Perhaps its chief virtue is awareness.  At least partly because they find personhood itself defined by identity, the EIFI tends to be very much aware of certain kinds of problems that others, even other activists, miss or ignore.  Particularly in the modern context this has led to a concern about “identities” marginalized or even dehumanized by society generally.  This puts them in a much better position, at least in theory, to address real problems and concerns.

The second main positive of this attitude I am going to call activism.  That is a little inaccurate or incomplete, but because the general expectation of this worldview is that somebody in charge should do something, there is a built in incentive to get that something done.  That can keep a cause driven, even if initial returns are discouraging – the general belief that the problem ought to be fixable is quite powerful.
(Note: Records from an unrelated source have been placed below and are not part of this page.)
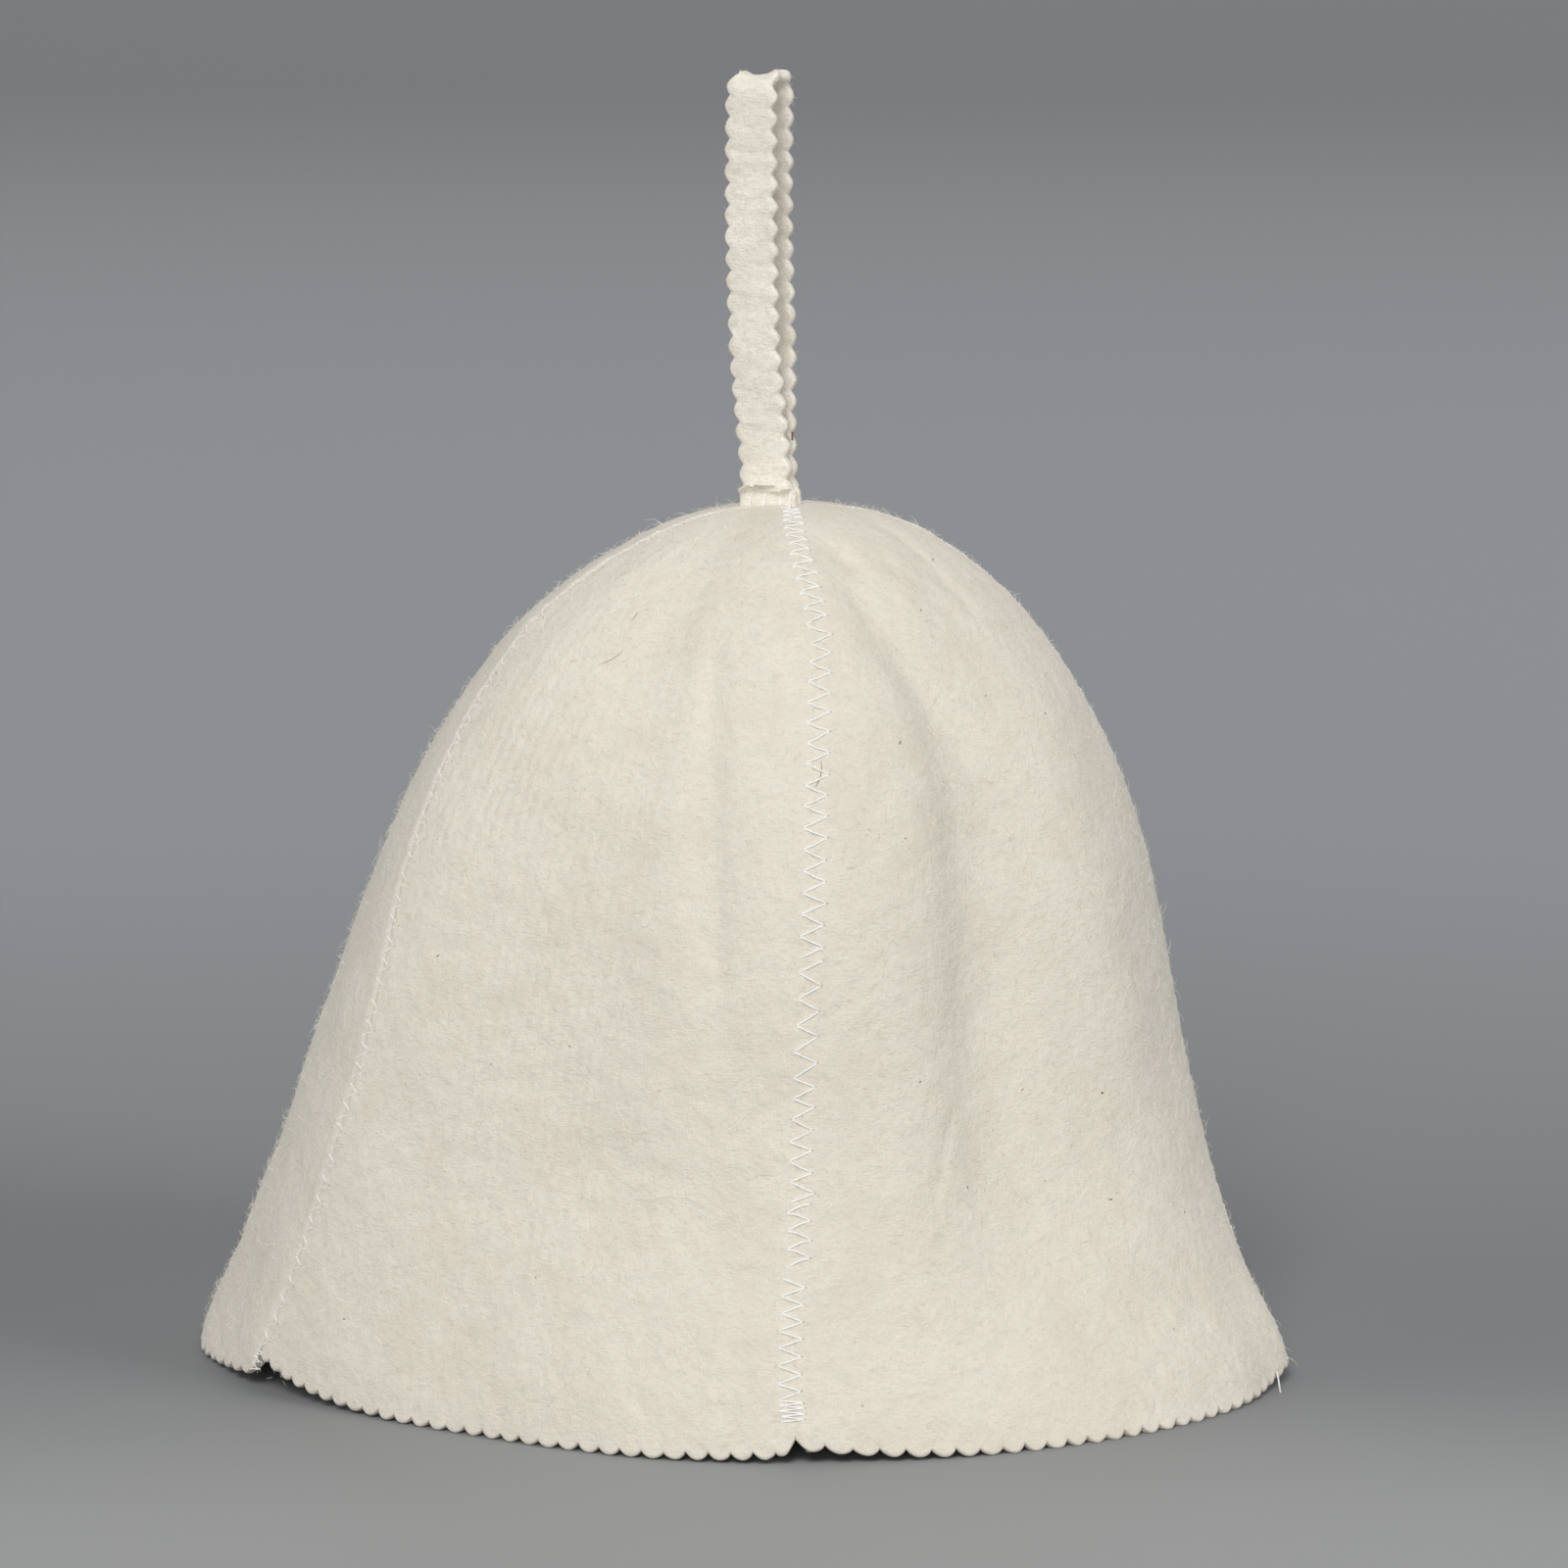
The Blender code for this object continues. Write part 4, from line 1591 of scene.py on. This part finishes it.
LAMPS = (
    Lamp(Aim.KEY, (-0.35, -1.6, 1.65), 27.0, 1.48, (1.0, 0.99, 0.975)),
    Lamp(Aim.RIGHT, (1.8, -1.0, 1.05), 25.0, 0.94, (1.0, 0.995, 0.985)),
    Lamp(Aim.LEFT, (-1.9, -0.6, 0.75), 32.0, 0.42, (0.985, 0.99, 1.0)),
    Lamp(Aim.LOW, (-0.2, -2.2, 0.30), 30.0, 0.83, (1.0, 0.99, 0.98)),
    Lamp(Aim.BACK, (0.4, 2.0, 0.80), 60.0, 0.45, (0.98, 0.99, 1.0)),
)


@dataclass
class Studio:
    """Pale floor, soft lamps, even surrounding light and the camera, whose place is in metres."""

    floor_radius: float = 20000.0
    floor_first_ring: float = 50.0
    floor_height: float = -0.05
    floor_rings: int = 25
    floor_spokes: int = 96
    floor_hub: float = 0.001
    camera_place: Spot = (0.01354, -1.49706, 0.3983)
    camera_tilt: float = 9.13
    lens: float = 128.25
    sensor: float = 36.0
    nearest: float = 0.05
    farthest: float = 60.0
    surround: Colour = (0.93, 0.97, 1.0, 1.0)
    surround_strength: float = 0.20

    def floor(self, maker: Maker) -> None:
        """A flat disc whose rings grow by an even ratio.

        Args:
            maker: Makes the floor's object.
        """
        rings, spokes = self.floor_rings, self.floor_spokes
        radius = np.geomspace(self.floor_first_ring, self.floor_radius, rings - 1)
        radius = np.concatenate([[self.floor_hub], radius])
        angle = np.arange(spokes) * TAU / spokes
        x = radius[:, None] * np.cos(angle) + BOX_CENTRE[0]
        y = radius[:, None] * np.sin(angle) + BOX_CENTRE[1]
        points = np.stack([x, y, np.full_like(x, self.floor_height)], axis=-1).reshape(-1, 3)
        index = np.arange(rings * spokes).reshape(rings, spokes)
        shape = Shape(points, [ring_faces(index), index[:1]])
        maker.mesh_object("floor", shape, FloorFinish().material())

    def lamps(self) -> None:
        """Hangs the soft lamps, each turned towards the hat."""
        for lamp in LAMPS:
            light = bpy.data.lights.new(f"lamp_{lamp.aim.value}", "SUN")
            light.angle = math.radians(lamp.spread)
            light.energy = lamp.power
            light.color = lamp.colour
            holder = bpy.data.objects.new(light.name, light)
            x, y, z = lamp.towards
            holder.rotation_euler = (math.atan2(math.hypot(x, y), z), 0.0, math.atan2(x, -y))
            bpy.context.scene.collection.objects.link(holder)

    def surroundings(self) -> None:
        """Even light from all round, and colours shown as they are."""
        bpy.context.scene.view_settings.view_transform = "Standard"
        world = bpy.data.worlds.new("studio")
        world.use_nodes = True
        background = world.node_tree.nodes["Background"]
        background.inputs["Color"].default_value = self.surround
        background.inputs["Strength"].default_value = self.surround_strength
        bpy.context.scene.world = world

    def camera(self) -> None:
        """The camera, looking along +Y and a little down."""
        data = bpy.data.cameras.new("camera")
        data.sensor_width = self.sensor
        data.lens = self.lens
        data.clip_start = self.nearest
        data.clip_end = self.farthest
        camera = bpy.data.objects.new("camera", data)
        camera.location = self.camera_place
        camera.rotation_euler = (math.radians(90.0 - self.camera_tilt), 0.0, 0.0)
        bpy.context.scene.collection.objects.link(camera)
        bpy.context.scene.camera = camera


# ---- The hat


GORES = (
    FeltGore("gore_front_left", "left", "front", 9.0, 2.0, 30, 10, 54, last_lift=2.4),
    FeltGore("gore_front_right", "front", "right", 4.0, 3.4, 28, 10, 54),
    FeltGore("gore_back_right", "right", "back_right", 2.5, 5.0, 30, 7, 34),
    FeltGore("gore_back", "back_right", "back_left", 5.0, 5.0, 28, 7, 34),
    FeltGore("gore_left", "back_left", "left", 5.0, 3.5, 28, 7, 34),
)
FRONT_TAIL = LooseThread(
    ((3.2, -111.0, 7.2), (3.0, -112.4, 5.0), (3.6, -112.6, 3.2), (3.9, -112.4, 1.4))
)
RIGHT_TAIL = LooseThread(
    ((149.6, -44.5, 4.6), (149.9, -46.1, 3.0), (150.1, -47.4, 1.2), (150.2, -49.8, 0.4))
)
DARK_HUSK = LooseThread(((19.5, -1.3, 251.2), (19.6, -1.4, 253.4)), 0.3)


@dataclass
class SaunaHat:
    """The whole hat, piece by piece."""

    maker: Maker = field(default_factory=Maker)
    first_seed: int = 41
    side_lift: float = 0.06
    short_fibres: int = 12800
    long_fibres: int = 700
    loop_fibres: int = 4200
    wool: FibreFinish = FibreFinish("loose_wool", (0.86, 0.82, 0.73, 1.0), (0.78, 0.73, 0.63, 1.0))
    dark: FibreFinish = FibreFinish("dark_fleck", (0.16, 0.10, 0.06, 1.0), (0.26, 0.17, 0.10, 1.0))
    # Painted shade: the dark colour of the needle holes.
    hole: FibreFinish = FibreFinish(
        "needle_hole_shade", (0.24, 0.195, 0.15, 1.0), (0.42, 0.36, 0.29, 1.0), 0.95
    )
    # Painted light: the strap is the crown's felt made paler, so that the loop shows brighter.
    strap: FeltFinish = FeltFinish("cream_strap_felt_painted_light", light=(0.93, 0.88, 0.785, 1.0))

    def gores(self) -> None:
        """The five panels. The two in front have the finest mesh."""
        felt = FeltFinish().material()
        for gore in GORES:
            self.maker.piece(f"felt_{gore.name}", gore.shape(), felt, "wool_felt", gore.name)

    def loop(self) -> Shape:
        """The hanging loop.

        Returns:
            Its shape, for the fuzz.
        """
        shape = HangingLoop().shape()
        material = self.strap.material()
        self.maker.piece("felt_hanging_loop", shape, material, "strap_felt", "hanging_loop")
        return shape

    def stitching(self) -> None:
        """Threads of the five seams with the painted shade of their needle holes, the loose ends and
        the loop's foot.
        """
        seams = [SeamStitching("front", FRONT_RUNS, self.first_seed)]
        for seed, seam in enumerate(SEAMS[1:], self.first_seed + 1):
            seams.append(SeamStitching(seam, SIDE_RUNS, seed, lift=self.side_lift))
        thread = ThreadFinish().material()
        self.maker.piece("seam_threads", Shape.joined([seam.threads() for seam in seams]), thread)
        # Dark ovals as painted shade in the needle holes.
        holes = Shape.joined([seam.holes() for seam in seams])
        self.maker.piece("needle_hole_shades", holes, self.hole.material())
        tails = Shape.joined([FRONT_TAIL.shape(), RIGHT_TAIL.shape()])
        self.maker.piece("thread_tails", tails, thread)
        self.maker.piece("foot_stitches", HangingLoop().foot_stitches(), thread)

    def fuzz(self, loop: Shape) -> None:
        """Wool ends over the crown and the loop, and the dark flecks.

        Args:
            loop: The hanging loop's shape.
        """
        wool, fuzz = self.wool.material(), Fuzz()
        short = fuzz.over_crown(self.short_fibres, (0.8, 2.8), (0.5, 1.5), 1)
        long = fuzz.over_crown(self.long_fibres, (3.0, 7.0), (0.6, 2.8), 2)
        self.maker.piece("crown_fuzz", Shape.joined([short, long]), wool)
        over_loop = fuzz.over_shape(loop, self.loop_fibres, (0.6, 2.0), 3)
        self.maker.piece("loop_fuzz", over_loop, wool)
        flecks = Shape.joined([FleckScatter().shape(), DARK_HUSK.shape()])
        self.maker.piece("felt_flecks", flecks, self.dark.material())


def main() -> None:
    """Builds the studio and the hat in order, and keeps their sizes."""
    logging.basicConfig(level=logging.INFO, format="%(name)s: %(message)s")
    hat = SaunaHat()
    studio = Studio()
    studio.camera()
    studio.surroundings()
    studio.lamps()
    studio.floor(hat.maker)
    hat.gores()
    loop = hat.loop()
    hat.stitching()
    hat.fuzz(loop)
    LOG.info("total: %d triangles", hat.maker.triangles)


if __name__ == "__main__":
    main()
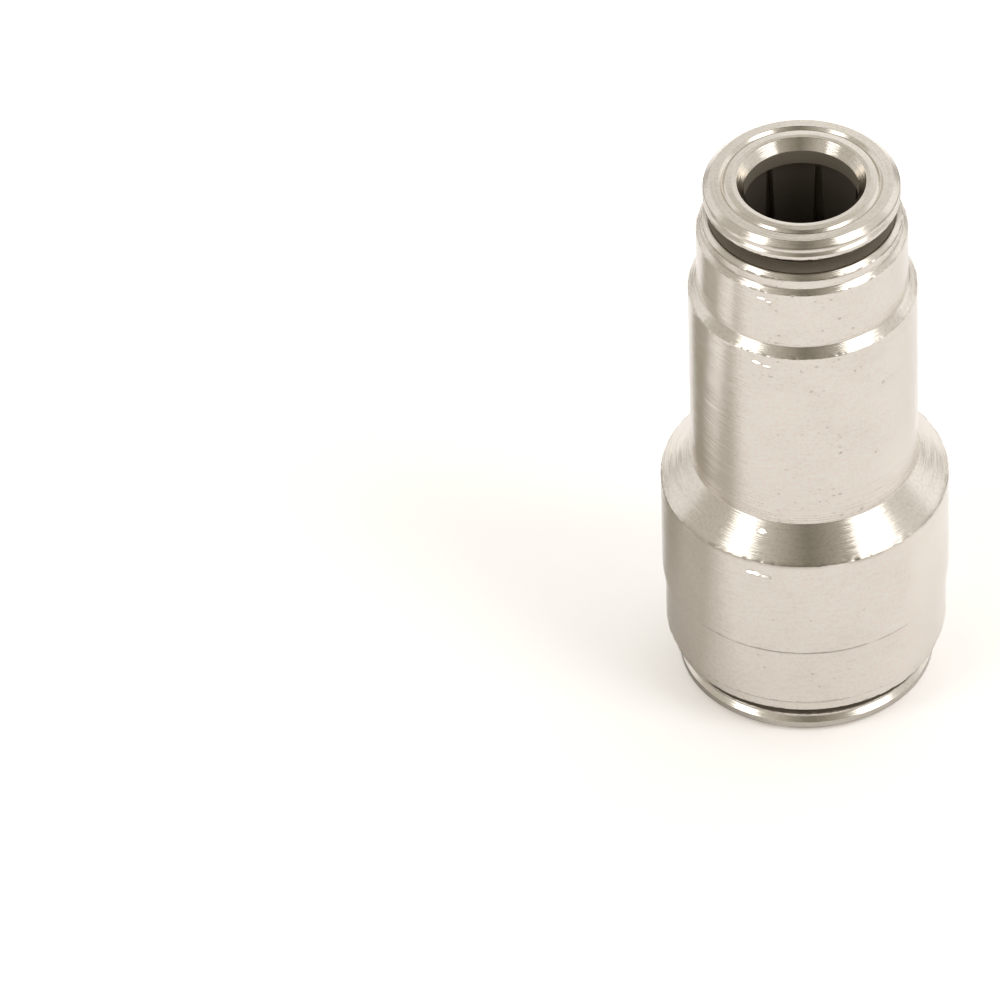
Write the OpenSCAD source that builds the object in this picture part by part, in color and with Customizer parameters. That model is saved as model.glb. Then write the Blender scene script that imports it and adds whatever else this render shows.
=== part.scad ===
// Reducing push-in connector for two sizes of rigid or flexible tube.
// A one-piece turned body stands on its large end. Each end holds an O-ring and a
// slotted collet: a tube is pushed in through the collet and the O-ring up to a stop,
// the collet's teeth grip it, and pressing the collet's flange lets it go.
// Origin: centre of the large collet's face, which the connector stands on. +Z is the axis.
// A value that differs between the ends is named small_ or large_.

/* [Tubes] */
// Outer diameter of the small tube
small_tube_d = 6.35; // [5.8:0.05:6.8]
// Outer diameter of the large tube
large_tube_d = 9.53; // [8.8:0.05:10]
// Radial clearance round a tube in the bores that guide it
tube_clearance = 0.05; // [0.03:0.01:0.1]
// Depth of the plain bore that holds the end of the small tube
small_socket_len = 3.8; // [3:0.1:5]
// Depth of the plain bore that holds the end of the large tube
large_socket_len = 3.8; // [3:0.1:5]
// Diameter of the passage between the two sockets
passage_d = 4.6; // [3.5:0.1:5.2]
// Length of the passage between the two stop shoulders
passage_len = 3.3; // [2:0.1:6]

/* [Body, outside] */
// Wall of the small barrel outside the collet's chamber
small_wall = 1.62; // [1.3:0.02:2.2]
// Wall of the large barrel outside the collet's chamber
large_wall = 1.76; // [1.3:0.02:2.4]
// Length of the narrower band behind the small mouth
small_band_len = 3.78; // [2:0.02:5]
// Length of the narrower band behind the large mouth
large_band_len = 3.8; // [2:0.02:5]
// Height of the step from the small band up to its barrel
small_band_step = 0.51; // [0.2:0.01:0.8]
// Height of the step from the large band up to its barrel
large_band_step = 0.18; // [0.1:0.01:0.5]
// Length of the large barrel between its band and the cone
large_barrel_len = 6.62; // [6:0.02:8]
// Height of the short rim at each mouth
rim_h = 0.56; // [0.3:0.02:1]
// Chamfer from a rim to its band
rim_chamfer = 0.29; // [0.1:0.01:0.5]
// Chamfer from a mouth's face to its rim
mouth_chamfer = 0.29; // [0.1:0.01:0.5]

/* [Body, inside] */
// Radial clearance between a collet and the bore it slides in
slide_clearance = 0.1; // [0.05:0.01:0.14]
// Length of the plain bore that guides a collet's neck
guide_len = 3.4; // [2.6:0.1:4]
// Rise of the cone that closes a collet's fingers as it is pulled out
cone_rise = 0.63; // [0.4:0.01:0.8]
// Angle of that cone to the axis
cone_angle = 20; // [14:0.5:30]
// Edge break where a guide bore opens at its mouth
bore_edge = 0.12; // [0.05:0.01:0.2]
// Thickness of the rib between a collet's chamber and its O-ring groove
rib_w = 0.7; // [0.5:0.05:1.2]
// Height of that rib above the floor of the groove
rib_h = 0.7; // [0.4:0.05:0.8]

/* [O-rings] */
// Thickness of the small O-ring
small_ring_d = 1.6; // [1.4:0.05:1.8]
// Thickness of the large O-ring
large_ring_d = 1.78; // [1.5:0.02:2]
// Radial squeeze of a tube on its O-ring
ring_squeeze = 0.15; // [0.05:0.01:0.18]
// Room on each side of an O-ring in its groove
ring_side_room = 0.1; // [0.05:0.01:0.3]
// Gap between an O-ring and the floor of its groove
ring_floor_gap = 0.02; // [0.01:0.01:0.04]

/* [Collets] */
// Gap between flange and mouth when a collet is out
gap_out = 1.15; // [1:0.05:1.6]
// Gap between flange and mouth when a collet is pushed in
gap_in = 0.47; // [0.3:0.01:0.7]
// Room between finger tips and rib when a collet is pushed in
tip_clearance = 0.04; // [0.02:0.01:0.1]
// Length of the small collet behind its flange
small_fingers_len = 7.9; // [7.2:0.1:9.5]
// Length of the large collet behind its flange
large_fingers_len = 8.2; // [7.5:0.1:10]
// Thickness of the small flange
small_flange_h = 1.15; // [1.05:0.05:1.6]
// Thickness of the large flange
large_flange_h = 1.45; // [1.3:0.05:1.8]
// How far the small flange's edge lies inside its mouth's rim
small_flange_inset = 0.13; // [0.05:0.01:0.3]
// How far the large flange's edge lies inside its mouth's rim
large_flange_inset = 0.46; // [0.05:0.01:0.6]
// Chamfer round a flange's face
flange_chamfer = 0.36; // [0.2:0.01:0.45]
// Width of the V groove round the small flange's edge
small_edge_groove_w = 0.33; // [0.15:0.01:0.4]
// Width of the V groove round the large flange's edge
large_edge_groove_w = 0.47; // [0.2:0.01:0.5]
// Distance from a flange's back to the middle of its edge groove
edge_groove_at = 0.42; // [0.35:0.01:0.5]
// Width of the flat lip round the small mouth
small_lip_w = 0.61; // [0.4:0.01:0.7]
// Width of the flat lip round the large mouth
large_lip_w = 0.8; // [0.5:0.01:0.9]
// Width of the V groove in a flange's face, outside the lip
face_groove_w = 0.37; // [0.2:0.01:0.45]
// Radial width of the lead-in chamfer at a mouth
lead_in_w = 0.45; // [0.3:0.01:0.6]
// Depth of the lead-in chamfer
lead_in_depth = 0.54; // [0.3:0.02:0.8]
// Depth below the face where the throat ends
throat_end = 1.55; // [1.2:0.05:1.8]
// How far the bore of the fingers lies outside the throat
relief_depth = 0.4; // [0.2:0.01:0.5]
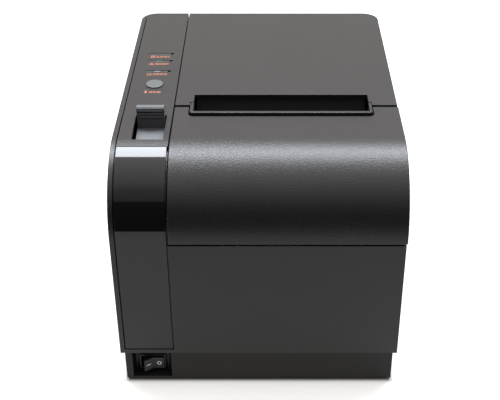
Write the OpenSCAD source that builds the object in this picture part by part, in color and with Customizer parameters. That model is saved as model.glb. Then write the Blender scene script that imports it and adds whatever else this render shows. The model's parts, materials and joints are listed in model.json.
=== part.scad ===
// Thermal receipt printer for 80 mm paper, clamshell type, with an automatic cutter.
// Millimetres. +Z is up, the front faces -Y, and the origin is on the table under the centre of the case.

/* [Case] */
// Width of the case over its left wall and the front cover's right wall
case_w = 140.7; // [139:0.1:142]
// Depth of the case without the front cover's small overhang
case_d = 185; // [184:0.5:187]
// Height of the flat top
case_top = 124.6; // [124:0.1:125]
// Wall thickness of the case, lid and front cover
wall = 2.4; // [2.2:0.1:2.5]
// Radius of the two upright rear corners
rear_corner_r = 9; // [7:0.5:10]
// Radius of the curve from the top down the front
nose_r = 35.5; // [34:0.5:36]
// Height of the plinth's top edge above the table
plinth_top = 18.6; // [18:0.1:19]
// How far the plinth stands in at each side
plinth_inset = 2.1; // [1.9:0.1:2.2]
// Height of the rubber feet below the plinth
foot_h = 1.2; // [1:0.1:1.5]

/* [Lid] */
// Height of the lid's hinge axis
hinge_z = 112; // [111.5:0.1:112.5]
// Front edge of the lid
lid_front = -24.3; // [-24.6:0.1:-24.2]
// Bottom edge of the lid's side walls
lid_skirt_z = 102; // [101.8:0.1:102.4]

/* [Front cover] */
// Radius of the front cover's curve
cover_r = 36; // [35.8:0.1:36.2]
// Bottom edge of the front cover
cover_bottom = 86.7; // [86.4:0.1:87]

/* [Paper path] */
// Middle of the paper path, right of the middle of the case
mech_x = 11.2; // [11:0.1:11.4]
// Width between the walls of the paper well
well_w = 83; // [82:0.5:83]
// Radius of the paper well
well_r = 42; // [40:0.5:42]
// Radius of the rubber platen roller
platen_r = 6.2; // [6:0.1:6.3]
// Length of the paper exit along Y, from the lid's edge to the lip
slot_l = 19.5; // [19:0.1:19.6]

/* [Gears] */
// Module of every gear and rack
gear_m = 0.8; // [0.8:0.1:0.8]
// Teeth of the platen gear
platen_teeth = 18; // [18:1:18]
// Teeth of the idler gear
idler_teeth = 36; // [36:1:36]
// Teeth of the two motor pinions and of the rack pinions
pinion_teeth = 12; // [12:1:12]
// Teeth of the cutter gear
cutter_teeth = 32; // [32:1:32]

/* [Hidden] */
$fn = 64;
EPS = 0.01;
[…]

My final big category I am going to call politism, after Chesterton’s observation that “politeness” and “police” share the same linguistic roots, in the Greek concept of the city.  Chesterton would of course hardly be an EIFI himself, but he would I think be somewhat distressed at the extent to which American conservatives, with whom he otherwise would have much in common, tend to view government as, at best, a necessary evil.  Along with other liberals the EIFI tends to overestimate the good of particular governments, but certainly the idea that governments, speaking generally, exist at all primarily for good purposes is one not to lose sight of.